▶ Requirement: Of the records that follow, copy only the lines from the line containing "Model this object" to the line containing "scored for breaking.", both included, exactly as written.

▶ Records to process:
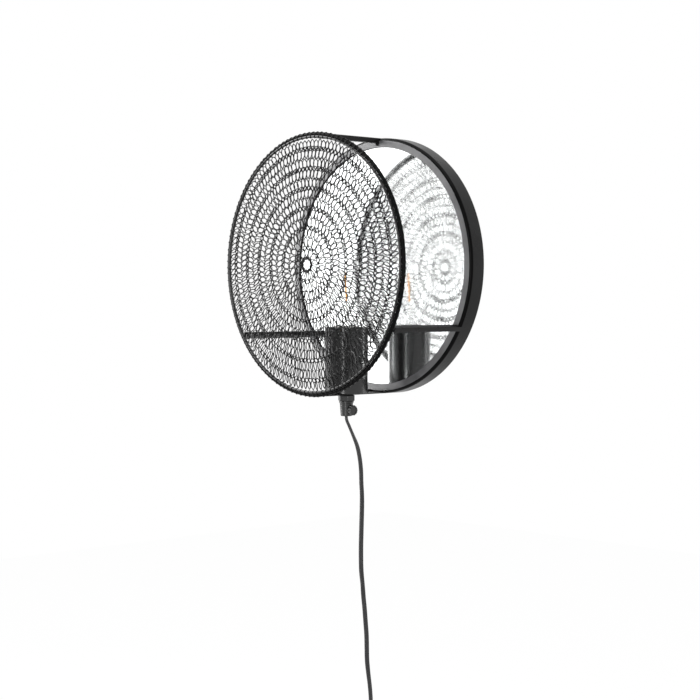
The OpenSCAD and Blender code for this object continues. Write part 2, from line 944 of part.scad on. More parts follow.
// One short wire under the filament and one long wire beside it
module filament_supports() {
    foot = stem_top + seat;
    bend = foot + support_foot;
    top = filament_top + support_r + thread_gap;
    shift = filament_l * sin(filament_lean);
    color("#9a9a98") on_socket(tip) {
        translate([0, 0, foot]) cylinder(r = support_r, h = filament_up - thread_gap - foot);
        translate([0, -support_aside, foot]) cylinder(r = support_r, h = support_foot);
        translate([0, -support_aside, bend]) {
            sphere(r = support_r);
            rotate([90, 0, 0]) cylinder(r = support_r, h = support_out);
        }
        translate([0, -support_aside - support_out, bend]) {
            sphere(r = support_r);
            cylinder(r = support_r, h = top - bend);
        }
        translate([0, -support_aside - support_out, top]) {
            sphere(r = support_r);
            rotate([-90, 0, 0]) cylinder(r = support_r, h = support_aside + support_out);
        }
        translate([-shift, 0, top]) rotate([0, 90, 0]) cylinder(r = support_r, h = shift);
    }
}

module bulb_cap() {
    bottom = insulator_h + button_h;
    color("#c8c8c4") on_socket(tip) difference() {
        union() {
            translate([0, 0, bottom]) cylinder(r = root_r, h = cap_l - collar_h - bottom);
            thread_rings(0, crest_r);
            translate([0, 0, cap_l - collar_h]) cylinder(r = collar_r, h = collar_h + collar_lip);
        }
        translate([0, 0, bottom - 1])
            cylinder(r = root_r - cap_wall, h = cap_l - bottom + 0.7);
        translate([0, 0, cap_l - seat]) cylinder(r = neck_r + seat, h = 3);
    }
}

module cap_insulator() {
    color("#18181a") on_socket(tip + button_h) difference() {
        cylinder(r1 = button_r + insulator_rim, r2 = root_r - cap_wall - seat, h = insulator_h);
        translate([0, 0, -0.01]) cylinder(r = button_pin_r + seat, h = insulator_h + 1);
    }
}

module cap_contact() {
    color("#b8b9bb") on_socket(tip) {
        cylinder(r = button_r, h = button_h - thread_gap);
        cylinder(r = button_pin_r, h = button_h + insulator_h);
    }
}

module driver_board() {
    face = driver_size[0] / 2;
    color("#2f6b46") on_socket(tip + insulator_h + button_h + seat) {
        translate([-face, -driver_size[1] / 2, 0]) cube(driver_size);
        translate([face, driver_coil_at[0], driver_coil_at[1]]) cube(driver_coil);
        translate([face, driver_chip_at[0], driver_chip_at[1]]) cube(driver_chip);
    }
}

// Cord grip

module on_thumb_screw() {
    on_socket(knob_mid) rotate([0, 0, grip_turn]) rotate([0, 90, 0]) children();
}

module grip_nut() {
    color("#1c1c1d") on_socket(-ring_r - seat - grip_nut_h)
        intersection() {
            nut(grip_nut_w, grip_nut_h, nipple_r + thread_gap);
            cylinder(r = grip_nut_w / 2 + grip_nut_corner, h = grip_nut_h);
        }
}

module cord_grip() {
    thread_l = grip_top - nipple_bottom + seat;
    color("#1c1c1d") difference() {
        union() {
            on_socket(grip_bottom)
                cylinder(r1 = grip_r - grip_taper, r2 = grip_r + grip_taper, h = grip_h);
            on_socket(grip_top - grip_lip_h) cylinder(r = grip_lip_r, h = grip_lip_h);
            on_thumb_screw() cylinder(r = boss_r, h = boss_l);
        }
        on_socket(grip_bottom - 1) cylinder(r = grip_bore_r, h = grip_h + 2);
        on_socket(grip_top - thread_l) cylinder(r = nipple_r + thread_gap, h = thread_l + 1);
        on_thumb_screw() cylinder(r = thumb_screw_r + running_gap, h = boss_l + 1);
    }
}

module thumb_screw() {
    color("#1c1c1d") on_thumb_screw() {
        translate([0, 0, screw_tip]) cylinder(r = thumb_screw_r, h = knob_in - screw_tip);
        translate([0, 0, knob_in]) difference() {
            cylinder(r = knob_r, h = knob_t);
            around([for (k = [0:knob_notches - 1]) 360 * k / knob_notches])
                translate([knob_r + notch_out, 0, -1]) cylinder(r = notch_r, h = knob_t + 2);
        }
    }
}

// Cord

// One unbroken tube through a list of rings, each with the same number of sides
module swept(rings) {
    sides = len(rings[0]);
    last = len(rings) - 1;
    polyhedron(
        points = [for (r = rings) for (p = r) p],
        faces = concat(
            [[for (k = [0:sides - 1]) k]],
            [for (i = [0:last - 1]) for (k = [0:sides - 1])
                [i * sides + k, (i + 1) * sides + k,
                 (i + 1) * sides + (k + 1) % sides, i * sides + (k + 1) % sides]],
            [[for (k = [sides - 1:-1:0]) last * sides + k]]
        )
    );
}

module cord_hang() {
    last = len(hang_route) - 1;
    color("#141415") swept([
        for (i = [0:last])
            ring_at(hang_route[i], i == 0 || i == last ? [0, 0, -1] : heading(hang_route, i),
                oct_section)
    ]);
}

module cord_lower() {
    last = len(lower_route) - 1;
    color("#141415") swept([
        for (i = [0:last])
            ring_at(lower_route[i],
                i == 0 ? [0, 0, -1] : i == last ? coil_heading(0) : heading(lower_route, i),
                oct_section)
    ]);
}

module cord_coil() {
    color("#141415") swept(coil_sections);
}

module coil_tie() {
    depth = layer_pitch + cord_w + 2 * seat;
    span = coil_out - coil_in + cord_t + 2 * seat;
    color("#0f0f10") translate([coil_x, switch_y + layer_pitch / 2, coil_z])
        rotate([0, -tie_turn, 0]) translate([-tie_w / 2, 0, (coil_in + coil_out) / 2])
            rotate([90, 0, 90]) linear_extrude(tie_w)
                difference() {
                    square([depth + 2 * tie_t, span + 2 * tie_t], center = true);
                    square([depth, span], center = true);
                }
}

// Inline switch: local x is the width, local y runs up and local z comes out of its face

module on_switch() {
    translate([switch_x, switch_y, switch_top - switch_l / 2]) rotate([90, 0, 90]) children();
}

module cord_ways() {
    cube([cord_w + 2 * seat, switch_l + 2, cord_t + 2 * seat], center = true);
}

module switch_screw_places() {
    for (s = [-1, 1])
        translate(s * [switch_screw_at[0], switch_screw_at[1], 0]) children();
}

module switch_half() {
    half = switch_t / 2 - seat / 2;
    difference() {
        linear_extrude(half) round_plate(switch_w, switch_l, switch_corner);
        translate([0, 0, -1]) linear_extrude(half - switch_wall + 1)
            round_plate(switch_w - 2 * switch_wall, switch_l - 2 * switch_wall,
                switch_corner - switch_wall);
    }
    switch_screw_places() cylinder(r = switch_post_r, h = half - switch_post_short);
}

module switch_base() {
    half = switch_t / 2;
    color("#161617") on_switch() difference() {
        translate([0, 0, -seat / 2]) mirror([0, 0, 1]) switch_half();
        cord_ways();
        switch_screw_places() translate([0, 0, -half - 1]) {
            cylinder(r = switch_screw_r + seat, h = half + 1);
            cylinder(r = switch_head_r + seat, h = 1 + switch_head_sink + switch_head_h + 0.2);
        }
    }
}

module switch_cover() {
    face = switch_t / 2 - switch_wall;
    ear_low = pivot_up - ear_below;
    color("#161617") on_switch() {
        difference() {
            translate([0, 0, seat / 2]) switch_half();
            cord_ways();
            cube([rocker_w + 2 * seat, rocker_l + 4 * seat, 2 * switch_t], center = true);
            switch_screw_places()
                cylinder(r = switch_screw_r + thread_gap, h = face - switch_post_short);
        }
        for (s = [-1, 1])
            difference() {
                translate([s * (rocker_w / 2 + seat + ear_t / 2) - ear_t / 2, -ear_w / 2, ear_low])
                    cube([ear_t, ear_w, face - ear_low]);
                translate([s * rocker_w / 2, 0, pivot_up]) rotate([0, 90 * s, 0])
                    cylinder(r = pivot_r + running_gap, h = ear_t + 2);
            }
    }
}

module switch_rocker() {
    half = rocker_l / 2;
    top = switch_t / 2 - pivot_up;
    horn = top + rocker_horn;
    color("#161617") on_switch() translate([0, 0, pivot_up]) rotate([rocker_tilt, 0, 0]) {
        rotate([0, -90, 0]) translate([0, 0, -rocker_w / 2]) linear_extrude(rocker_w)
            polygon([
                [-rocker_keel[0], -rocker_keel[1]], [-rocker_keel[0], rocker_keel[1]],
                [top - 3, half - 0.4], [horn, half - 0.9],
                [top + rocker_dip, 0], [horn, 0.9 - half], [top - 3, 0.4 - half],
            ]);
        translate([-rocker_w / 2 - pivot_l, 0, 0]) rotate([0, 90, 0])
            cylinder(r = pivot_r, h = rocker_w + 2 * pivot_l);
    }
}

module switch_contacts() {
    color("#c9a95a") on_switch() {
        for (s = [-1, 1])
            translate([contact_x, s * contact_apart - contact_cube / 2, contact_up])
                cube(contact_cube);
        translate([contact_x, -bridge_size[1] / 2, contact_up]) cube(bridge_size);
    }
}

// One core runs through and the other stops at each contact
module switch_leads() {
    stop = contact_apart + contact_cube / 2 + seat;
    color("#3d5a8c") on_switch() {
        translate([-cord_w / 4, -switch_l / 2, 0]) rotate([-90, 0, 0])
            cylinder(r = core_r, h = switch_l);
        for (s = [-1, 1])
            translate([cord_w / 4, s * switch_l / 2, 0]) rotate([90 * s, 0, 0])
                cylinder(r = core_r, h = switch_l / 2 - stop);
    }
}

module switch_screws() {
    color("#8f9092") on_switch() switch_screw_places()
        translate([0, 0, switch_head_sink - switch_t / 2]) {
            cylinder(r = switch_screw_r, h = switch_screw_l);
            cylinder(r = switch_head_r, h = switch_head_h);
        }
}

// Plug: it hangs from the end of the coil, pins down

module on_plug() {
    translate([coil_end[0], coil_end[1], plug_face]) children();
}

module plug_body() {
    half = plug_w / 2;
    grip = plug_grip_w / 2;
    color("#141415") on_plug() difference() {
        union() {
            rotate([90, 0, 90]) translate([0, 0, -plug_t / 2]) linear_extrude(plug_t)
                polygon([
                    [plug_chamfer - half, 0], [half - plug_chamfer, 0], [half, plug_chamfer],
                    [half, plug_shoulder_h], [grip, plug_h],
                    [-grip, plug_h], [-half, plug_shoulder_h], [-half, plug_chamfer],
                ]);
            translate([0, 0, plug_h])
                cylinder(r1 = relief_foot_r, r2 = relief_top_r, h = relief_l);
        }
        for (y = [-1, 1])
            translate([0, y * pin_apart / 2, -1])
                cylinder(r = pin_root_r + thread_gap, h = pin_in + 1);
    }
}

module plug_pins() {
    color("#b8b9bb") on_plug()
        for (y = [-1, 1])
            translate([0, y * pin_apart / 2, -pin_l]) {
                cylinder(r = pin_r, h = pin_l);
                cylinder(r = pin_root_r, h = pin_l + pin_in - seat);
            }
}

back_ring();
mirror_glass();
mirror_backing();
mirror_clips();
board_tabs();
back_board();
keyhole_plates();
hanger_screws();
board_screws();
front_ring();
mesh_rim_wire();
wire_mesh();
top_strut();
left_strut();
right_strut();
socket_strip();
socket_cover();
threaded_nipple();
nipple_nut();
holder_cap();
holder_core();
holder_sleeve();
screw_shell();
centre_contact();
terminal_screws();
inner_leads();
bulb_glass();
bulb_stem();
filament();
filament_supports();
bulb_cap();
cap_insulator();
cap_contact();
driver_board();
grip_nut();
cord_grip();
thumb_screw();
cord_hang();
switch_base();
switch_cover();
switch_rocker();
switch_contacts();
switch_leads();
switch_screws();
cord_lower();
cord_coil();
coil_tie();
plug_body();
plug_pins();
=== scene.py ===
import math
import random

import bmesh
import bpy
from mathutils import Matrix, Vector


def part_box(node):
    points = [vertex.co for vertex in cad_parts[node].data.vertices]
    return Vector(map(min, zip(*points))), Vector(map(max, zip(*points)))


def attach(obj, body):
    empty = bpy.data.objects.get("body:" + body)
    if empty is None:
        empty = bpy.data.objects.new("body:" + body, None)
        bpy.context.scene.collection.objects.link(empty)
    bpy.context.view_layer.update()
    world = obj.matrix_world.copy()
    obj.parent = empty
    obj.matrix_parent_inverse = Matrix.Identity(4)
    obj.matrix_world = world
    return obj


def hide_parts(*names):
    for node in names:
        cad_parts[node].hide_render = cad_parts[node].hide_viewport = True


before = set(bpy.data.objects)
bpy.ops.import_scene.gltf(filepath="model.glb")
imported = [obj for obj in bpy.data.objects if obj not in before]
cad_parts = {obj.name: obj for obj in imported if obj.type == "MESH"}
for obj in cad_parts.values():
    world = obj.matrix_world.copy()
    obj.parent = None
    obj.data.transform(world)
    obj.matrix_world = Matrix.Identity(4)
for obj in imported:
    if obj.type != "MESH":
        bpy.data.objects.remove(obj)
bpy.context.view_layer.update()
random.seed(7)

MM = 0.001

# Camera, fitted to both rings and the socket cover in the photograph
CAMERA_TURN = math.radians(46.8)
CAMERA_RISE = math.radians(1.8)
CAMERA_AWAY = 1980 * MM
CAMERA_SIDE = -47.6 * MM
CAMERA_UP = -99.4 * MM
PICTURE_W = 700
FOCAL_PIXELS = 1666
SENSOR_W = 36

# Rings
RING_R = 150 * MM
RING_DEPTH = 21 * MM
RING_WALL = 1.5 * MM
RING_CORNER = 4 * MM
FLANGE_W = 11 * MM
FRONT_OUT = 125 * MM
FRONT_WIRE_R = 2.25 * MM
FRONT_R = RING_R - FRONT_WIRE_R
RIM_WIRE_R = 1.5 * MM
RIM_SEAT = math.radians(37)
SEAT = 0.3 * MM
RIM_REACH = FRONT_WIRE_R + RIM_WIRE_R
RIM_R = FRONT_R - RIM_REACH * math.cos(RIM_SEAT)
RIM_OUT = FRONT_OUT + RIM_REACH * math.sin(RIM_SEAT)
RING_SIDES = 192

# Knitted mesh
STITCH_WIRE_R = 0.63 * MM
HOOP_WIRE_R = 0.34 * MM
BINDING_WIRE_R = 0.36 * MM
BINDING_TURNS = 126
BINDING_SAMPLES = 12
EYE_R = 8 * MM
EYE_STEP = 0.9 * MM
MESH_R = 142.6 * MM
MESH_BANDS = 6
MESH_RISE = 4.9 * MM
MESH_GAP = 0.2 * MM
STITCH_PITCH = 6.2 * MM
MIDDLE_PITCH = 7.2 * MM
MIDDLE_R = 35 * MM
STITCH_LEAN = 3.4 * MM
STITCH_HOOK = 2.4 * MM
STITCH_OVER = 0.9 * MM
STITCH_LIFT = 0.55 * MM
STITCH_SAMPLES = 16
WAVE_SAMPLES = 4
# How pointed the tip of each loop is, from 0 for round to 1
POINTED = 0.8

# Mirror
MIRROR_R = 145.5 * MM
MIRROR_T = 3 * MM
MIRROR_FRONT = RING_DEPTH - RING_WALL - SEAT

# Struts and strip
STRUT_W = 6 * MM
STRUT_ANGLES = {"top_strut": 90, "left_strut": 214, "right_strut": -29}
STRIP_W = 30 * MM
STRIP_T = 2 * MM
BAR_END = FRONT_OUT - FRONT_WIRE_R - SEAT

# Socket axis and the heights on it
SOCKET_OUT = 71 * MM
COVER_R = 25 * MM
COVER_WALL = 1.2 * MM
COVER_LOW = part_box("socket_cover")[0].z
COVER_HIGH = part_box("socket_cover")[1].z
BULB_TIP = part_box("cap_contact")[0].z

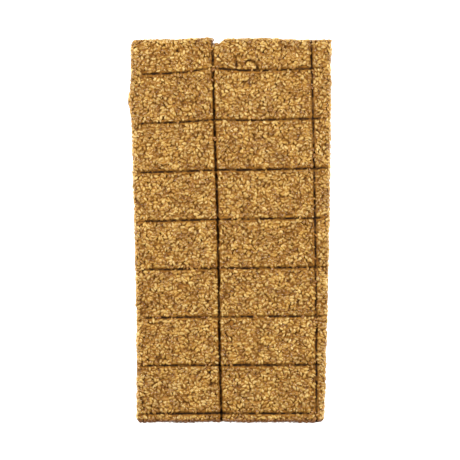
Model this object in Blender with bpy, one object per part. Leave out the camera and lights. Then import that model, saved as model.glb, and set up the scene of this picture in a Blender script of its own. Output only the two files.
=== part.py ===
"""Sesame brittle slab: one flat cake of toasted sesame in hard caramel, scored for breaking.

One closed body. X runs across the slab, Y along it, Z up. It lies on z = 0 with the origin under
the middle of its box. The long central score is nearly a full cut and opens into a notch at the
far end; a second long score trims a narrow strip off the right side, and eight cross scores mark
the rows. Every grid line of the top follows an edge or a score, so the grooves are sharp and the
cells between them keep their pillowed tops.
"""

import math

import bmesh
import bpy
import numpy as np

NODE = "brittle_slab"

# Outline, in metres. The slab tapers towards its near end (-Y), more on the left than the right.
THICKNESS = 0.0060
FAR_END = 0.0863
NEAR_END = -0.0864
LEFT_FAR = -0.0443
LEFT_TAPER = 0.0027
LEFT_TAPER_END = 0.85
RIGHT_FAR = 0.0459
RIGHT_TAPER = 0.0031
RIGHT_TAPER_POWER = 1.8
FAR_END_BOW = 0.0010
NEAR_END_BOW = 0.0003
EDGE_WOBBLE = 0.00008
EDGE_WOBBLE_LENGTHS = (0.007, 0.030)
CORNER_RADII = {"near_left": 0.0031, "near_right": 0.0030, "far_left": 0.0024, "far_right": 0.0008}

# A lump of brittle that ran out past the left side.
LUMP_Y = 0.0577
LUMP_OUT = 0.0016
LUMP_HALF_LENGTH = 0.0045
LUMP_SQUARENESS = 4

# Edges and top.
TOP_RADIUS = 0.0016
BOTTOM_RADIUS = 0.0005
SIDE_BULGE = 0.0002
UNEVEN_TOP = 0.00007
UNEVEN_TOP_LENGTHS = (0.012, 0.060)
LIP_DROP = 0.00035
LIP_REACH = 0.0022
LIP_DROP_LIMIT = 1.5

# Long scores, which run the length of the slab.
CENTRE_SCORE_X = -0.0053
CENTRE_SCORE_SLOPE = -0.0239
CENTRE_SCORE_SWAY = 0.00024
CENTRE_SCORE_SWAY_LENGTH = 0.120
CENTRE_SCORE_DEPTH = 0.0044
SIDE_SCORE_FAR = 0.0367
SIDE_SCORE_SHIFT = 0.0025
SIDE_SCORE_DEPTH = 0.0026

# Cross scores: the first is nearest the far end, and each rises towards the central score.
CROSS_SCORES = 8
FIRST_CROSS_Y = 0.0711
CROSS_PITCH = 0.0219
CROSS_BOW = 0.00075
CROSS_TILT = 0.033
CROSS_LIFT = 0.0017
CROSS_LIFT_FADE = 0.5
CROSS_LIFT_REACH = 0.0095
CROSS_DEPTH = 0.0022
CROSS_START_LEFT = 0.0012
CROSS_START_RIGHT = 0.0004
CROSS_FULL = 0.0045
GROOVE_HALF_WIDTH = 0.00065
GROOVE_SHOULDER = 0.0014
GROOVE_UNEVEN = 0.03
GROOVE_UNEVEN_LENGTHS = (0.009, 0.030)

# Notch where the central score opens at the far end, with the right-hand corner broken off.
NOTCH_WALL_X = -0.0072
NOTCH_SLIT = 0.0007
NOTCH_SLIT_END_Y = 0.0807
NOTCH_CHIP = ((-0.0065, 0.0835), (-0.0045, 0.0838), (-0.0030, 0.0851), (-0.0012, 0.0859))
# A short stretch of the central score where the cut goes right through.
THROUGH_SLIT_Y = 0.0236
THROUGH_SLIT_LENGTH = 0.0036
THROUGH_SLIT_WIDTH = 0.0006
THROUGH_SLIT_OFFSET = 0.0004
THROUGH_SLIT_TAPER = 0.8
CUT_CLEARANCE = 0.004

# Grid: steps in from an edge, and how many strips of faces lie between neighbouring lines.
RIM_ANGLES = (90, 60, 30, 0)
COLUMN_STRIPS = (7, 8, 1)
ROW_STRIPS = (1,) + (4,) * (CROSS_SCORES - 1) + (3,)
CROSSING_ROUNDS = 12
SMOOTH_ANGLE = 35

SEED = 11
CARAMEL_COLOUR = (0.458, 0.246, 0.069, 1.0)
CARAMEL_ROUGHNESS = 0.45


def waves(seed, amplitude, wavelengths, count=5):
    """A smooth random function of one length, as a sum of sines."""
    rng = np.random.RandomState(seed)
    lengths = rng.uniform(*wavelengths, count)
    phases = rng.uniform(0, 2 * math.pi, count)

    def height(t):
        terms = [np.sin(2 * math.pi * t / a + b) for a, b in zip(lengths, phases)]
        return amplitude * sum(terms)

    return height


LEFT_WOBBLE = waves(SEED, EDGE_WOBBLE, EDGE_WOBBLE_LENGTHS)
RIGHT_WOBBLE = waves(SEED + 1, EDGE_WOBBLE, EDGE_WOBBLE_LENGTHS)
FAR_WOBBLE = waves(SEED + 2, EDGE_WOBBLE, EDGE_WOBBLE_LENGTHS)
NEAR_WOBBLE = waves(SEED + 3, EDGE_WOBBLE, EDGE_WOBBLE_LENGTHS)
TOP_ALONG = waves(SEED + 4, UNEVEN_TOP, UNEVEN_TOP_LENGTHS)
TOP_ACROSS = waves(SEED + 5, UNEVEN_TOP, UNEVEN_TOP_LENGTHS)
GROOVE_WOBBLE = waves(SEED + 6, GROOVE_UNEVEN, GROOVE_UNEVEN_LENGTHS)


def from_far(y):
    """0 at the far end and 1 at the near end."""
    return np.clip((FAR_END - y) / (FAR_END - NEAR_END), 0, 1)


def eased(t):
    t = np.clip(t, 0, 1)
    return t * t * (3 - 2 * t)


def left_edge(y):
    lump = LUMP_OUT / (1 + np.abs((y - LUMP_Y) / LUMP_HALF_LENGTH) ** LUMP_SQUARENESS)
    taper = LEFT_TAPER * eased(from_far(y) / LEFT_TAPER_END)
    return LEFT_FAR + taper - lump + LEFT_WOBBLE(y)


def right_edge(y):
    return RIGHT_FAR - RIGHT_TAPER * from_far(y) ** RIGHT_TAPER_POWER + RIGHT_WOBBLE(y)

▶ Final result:
Model this object in Blender with bpy, one object per part. Leave out the camera and lights. Then import that model, saved as model.glb, and set up the scene of this picture in a Blender script of its own. Output only the two files.
=== part.py ===
"""Sesame brittle slab: one flat cake of toasted sesame in hard caramel, scored for breaking.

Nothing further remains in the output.